The request:
Only the lines from the line with "Write part 4" through the line with "return grid, left_out" should be copied, exactly as they appear, with both ends kept.
start
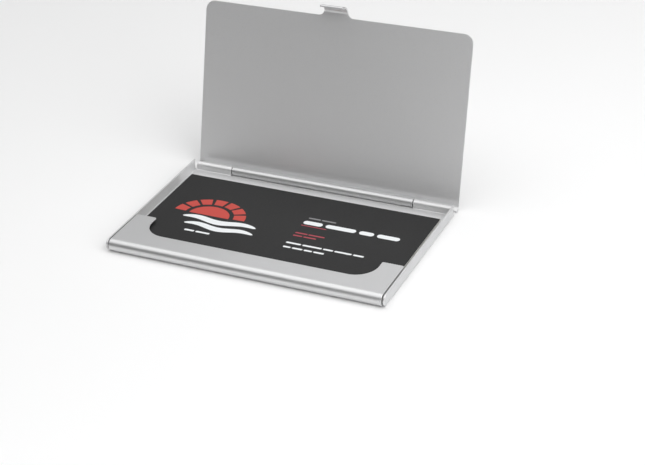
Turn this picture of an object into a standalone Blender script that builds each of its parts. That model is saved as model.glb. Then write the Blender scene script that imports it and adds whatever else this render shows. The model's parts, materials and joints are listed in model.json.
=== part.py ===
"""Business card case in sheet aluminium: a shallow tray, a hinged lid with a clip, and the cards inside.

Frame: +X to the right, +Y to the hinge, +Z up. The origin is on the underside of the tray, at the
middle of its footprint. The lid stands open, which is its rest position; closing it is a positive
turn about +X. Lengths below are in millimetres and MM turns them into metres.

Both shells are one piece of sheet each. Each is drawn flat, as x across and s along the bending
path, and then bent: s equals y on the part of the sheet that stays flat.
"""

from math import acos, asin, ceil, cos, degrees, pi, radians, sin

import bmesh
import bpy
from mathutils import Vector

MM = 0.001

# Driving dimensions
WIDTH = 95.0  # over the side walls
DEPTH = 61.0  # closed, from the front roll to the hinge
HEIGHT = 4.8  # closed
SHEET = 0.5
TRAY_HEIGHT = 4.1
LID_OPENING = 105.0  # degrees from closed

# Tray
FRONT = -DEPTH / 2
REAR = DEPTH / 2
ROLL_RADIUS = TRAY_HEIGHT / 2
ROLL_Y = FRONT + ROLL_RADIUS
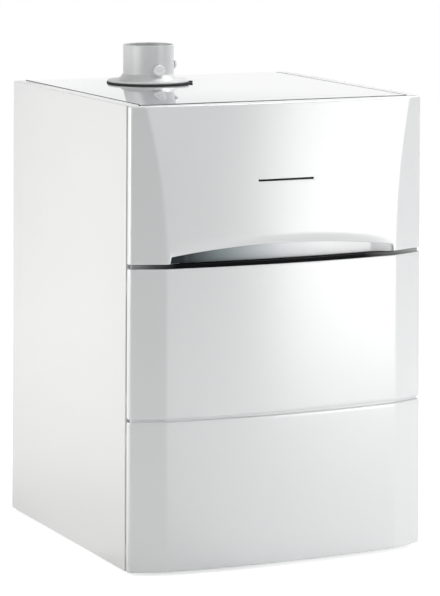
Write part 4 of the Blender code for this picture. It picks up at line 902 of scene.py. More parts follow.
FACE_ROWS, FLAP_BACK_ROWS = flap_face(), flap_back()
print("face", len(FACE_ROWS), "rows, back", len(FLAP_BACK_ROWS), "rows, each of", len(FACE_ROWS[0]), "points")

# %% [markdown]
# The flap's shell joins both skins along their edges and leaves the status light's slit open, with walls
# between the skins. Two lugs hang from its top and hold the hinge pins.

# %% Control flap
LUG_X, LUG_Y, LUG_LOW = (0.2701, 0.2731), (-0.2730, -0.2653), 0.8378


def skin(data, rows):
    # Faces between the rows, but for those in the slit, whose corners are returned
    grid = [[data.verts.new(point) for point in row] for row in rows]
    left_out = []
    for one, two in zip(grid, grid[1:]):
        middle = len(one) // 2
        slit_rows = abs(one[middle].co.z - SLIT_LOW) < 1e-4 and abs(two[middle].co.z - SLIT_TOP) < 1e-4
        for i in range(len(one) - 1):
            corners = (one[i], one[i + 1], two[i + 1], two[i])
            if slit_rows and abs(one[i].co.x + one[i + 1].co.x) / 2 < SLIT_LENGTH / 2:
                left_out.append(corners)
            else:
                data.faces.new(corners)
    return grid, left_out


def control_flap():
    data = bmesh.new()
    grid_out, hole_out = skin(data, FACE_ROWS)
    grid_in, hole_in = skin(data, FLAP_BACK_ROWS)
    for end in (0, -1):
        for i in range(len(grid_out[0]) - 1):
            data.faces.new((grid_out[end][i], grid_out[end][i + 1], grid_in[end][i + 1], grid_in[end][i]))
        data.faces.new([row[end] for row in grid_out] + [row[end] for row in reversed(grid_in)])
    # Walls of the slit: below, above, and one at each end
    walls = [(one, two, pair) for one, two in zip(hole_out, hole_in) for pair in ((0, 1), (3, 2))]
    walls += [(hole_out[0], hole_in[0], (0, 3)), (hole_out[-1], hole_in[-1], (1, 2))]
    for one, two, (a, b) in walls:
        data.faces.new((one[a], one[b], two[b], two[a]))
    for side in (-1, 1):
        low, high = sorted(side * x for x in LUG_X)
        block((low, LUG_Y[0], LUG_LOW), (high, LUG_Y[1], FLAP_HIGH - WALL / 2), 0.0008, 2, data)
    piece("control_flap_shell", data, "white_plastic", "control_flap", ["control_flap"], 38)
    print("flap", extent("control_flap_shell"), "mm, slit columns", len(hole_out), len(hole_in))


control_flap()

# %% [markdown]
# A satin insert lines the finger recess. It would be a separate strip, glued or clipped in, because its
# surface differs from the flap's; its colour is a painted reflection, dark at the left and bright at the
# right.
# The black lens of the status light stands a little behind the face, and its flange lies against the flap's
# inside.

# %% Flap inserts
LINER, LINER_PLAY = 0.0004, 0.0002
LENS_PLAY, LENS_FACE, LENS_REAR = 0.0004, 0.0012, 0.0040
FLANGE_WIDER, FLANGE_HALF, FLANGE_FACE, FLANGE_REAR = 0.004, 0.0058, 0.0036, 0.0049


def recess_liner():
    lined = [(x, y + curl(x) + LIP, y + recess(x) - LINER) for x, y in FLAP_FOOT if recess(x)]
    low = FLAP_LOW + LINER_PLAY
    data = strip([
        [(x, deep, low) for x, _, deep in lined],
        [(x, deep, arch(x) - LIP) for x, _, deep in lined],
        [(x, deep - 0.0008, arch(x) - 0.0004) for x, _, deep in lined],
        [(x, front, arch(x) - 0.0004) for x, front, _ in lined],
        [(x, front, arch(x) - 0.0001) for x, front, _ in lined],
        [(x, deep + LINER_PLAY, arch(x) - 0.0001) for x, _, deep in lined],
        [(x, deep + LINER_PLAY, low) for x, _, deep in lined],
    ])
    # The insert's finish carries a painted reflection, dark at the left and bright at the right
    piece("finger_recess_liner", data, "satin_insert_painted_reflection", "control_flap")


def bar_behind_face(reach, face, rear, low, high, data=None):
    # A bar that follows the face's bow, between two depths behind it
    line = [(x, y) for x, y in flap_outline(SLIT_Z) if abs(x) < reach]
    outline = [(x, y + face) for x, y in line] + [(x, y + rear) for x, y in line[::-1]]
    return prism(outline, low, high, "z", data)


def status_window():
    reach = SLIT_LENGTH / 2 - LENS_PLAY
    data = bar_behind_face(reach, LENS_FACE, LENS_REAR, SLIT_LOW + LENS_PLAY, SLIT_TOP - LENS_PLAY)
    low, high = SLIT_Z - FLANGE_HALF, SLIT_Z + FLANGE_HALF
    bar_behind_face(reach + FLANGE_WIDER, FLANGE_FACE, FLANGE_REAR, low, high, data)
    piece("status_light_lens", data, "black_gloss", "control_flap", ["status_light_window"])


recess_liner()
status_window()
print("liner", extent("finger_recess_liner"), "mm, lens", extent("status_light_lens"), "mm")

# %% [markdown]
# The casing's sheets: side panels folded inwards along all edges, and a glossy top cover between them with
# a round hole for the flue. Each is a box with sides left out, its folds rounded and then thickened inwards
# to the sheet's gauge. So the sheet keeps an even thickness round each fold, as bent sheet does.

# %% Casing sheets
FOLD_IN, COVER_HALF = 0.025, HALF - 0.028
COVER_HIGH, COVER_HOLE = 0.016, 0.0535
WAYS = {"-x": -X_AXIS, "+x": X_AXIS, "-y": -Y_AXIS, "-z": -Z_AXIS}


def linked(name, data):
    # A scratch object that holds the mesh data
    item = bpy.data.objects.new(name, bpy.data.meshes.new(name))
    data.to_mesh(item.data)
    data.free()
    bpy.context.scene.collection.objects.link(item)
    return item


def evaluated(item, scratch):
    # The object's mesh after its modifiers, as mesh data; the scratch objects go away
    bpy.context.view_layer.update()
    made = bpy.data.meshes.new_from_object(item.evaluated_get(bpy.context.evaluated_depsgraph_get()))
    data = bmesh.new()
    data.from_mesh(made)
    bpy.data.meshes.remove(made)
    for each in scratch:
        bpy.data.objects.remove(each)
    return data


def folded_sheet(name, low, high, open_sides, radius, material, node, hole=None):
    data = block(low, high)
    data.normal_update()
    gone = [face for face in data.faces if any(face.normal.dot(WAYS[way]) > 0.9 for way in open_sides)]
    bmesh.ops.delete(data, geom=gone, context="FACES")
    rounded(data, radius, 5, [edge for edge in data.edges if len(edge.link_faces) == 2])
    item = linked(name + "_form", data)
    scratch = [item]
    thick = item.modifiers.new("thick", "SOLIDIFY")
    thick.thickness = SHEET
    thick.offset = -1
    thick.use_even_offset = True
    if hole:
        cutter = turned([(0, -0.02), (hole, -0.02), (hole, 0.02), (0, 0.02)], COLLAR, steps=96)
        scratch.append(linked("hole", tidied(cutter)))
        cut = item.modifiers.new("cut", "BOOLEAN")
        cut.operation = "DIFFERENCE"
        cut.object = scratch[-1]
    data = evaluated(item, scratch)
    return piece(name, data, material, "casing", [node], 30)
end
Output of the task:
Write part 4 of the Blender code for this picture. It picks up at line 902 of scene.py. More parts follow.
FACE_ROWS, FLAP_BACK_ROWS = flap_face(), flap_back()
print("face", len(FACE_ROWS), "rows, back", len(FLAP_BACK_ROWS), "rows, each of", len(FACE_ROWS[0]), "points")

# %% [markdown]
# The flap's shell joins both skins along their edges and leaves the status light's slit open, with walls
# between the skins. Two lugs hang from its top and hold the hinge pins.

# %% Control flap
LUG_X, LUG_Y, LUG_LOW = (0.2701, 0.2731), (-0.2730, -0.2653), 0.8378


def skin(data, rows):
    # Faces between the rows, but for those in the slit, whose corners are returned
    grid = [[data.verts.new(point) for point in row] for row in rows]
    left_out = []
    for one, two in zip(grid, grid[1:]):
        middle = len(one) // 2
        slit_rows = abs(one[middle].co.z - SLIT_LOW) < 1e-4 and abs(two[middle].co.z - SLIT_TOP) < 1e-4
        for i in range(len(one) - 1):
            corners = (one[i], one[i + 1], two[i + 1], two[i])
            if slit_rows and abs(one[i].co.x + one[i + 1].co.x) / 2 < SLIT_LENGTH / 2:
                left_out.append(corners)
            else:
                data.faces.new(corners)
    return grid, left_out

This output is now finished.